U.S. Patent Publication No. 2017/0212438, assigned to the assignee of the present invention and its teaching incorporated herein by reference, describes the use of a large fumed silica in combination with an electroconductive titania and an acicular titania to achieve high toner usage efficiency. U. S. Pat. No. 7,695,882 to Broce et al., assigned to the assignee of the present invention and its teaching incorporated herein by reference, describe the use of an electroconductive titania to help overcome high toner mass flow on a developer roller. The use of the electroconductive titania is useful in achieving optimal print quality, and in combination with other surface additives, it can also help improve the toner usage efficiency. Surprisingly, the modified small silicas SS-1, SS2 and SS3 described herein above have shown to improve the toner usage efficiency in a similar manner. The inventors were then interested in seeing if the modified small silicas SS-1, SS-2 and SS-3 could replace the expensive electroconductive titania in an EPA package and achieve the required toner usage efficiency. The toners identified in Table 4 corresponds to a chemically prepared polyester toner with a Tg of about 61° C. (1′ scan onset) and comprising of a resin with Mn˜4K, Mp˜40K and Mw˜120K, 7% Nipex 35 black pigment, was treated with a medium silica such as Aerosil RY50, a large silica such as VPRY40S, an acicular titania and a small silica as identified in Table 1 above. Comp. Example 6, 6a, 6b, 6c and 7 toners were treated with the expensive electroconductive titania while Comp. Example 7a, 7b and 7c toners were not treated with the electroconductive titania. Toners in Table 4 were evaluated in a stress environment such as 78F/80% RH, in a Lexmark C792 printer, to about 30000 pages.
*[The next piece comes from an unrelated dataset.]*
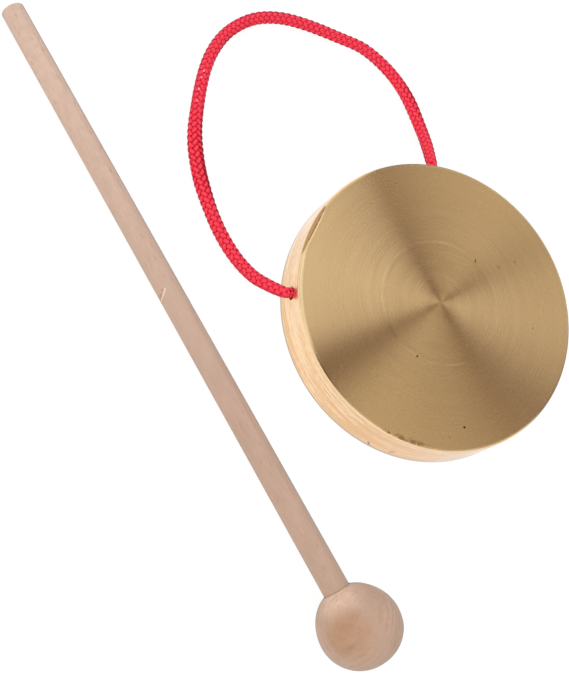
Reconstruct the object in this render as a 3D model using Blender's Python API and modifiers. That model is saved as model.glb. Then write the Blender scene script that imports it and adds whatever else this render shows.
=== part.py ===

As shown in Table 4, Comp. Example 7 toner performed poorly compared to Comp. Example 6 toner. The toner to cleaner was about 10mg/pg for Comp. Example 7 toner in comparison to about 3.6mg/pg for Comp. Example 6 toner. However, the Example toners listed in Table 4 using the modified small silicas SS-1, SS-2 and SS-3 performed better than Comp. Example 6 and 7 toners. Example 7a through 7c toners used about 50% more of the small silicas SS-1, SS-2 and SS-3 to compensate for the elimination of the expensive electroconductive titania ET-300W. Examples 7b and 7c toners performed similar to Examples 6b and 6c toners. Examples 7b and 7c toners did not show any deleterious print quality defect and importantly still sustained the ability to lower waste toner.
Abbreviated testing was performed with a conventional or pulverized toner to compare this toner finished with the SS-2 small silica and compared to a control conventional toner with the R812 small silica. In this example, an 8 μm conventional toner was blended in the manner previously described. The base toner was prepared from polyester resin melt compounded with carbon black, polyethylene wax, iron oxide and a charge control agent.
The resulting toner had a Tg (1st scan onset) of approximately 57° C. and was surface treated with a medium silica having a primary particle size of about 40 nm-60 nm, an acicular titania having a size of about 1.6 to 1.7 μm in length and about 130 nm in diameter, an electroconductive titania having a primary particle size of about 30 nm-60 nm, a metal soap such as zinc stearate as well as the small silica shown in Table 5. The toner usage test was performed on a Lexmark Model MS810 printer (70 ppm) in nominal laboratory conditions. Toner usage was determined in a special 2000 print run mode with no intended development (ie white pages) designed to accentuate the generation of Toner-to-Cleaner or waste toner (TtC).
It can be determined from Table 4 that the replacement of the small silica R-812 with SS-2 small silica resulted in a 9% reduction in waste toner or TtC. Therefore, it may be concluded that modifying the surface treatment in a small silica with a mixture of a non-amine based silane and an aminosilane, wherein the % carbon content of the surface treatment is no greater than 3.5% can help lower the waste toner in a system. The modified surface treated small silica using a non-amine based silane and an aminosilane may be used in in an extra particulate additive package in combination with a medium sized silica, a large silica, and various titanias. This non-amine based silane and an aminosilane modified small silica can be a useful surface additive for toners prepared via a milling or pulverization process or a chemical process. While the additives mentioned here are not exhaustive, for one skilled in the art, it may be appreciated that the concept may be extended to similar types of titania or silica, or mixtures thereof.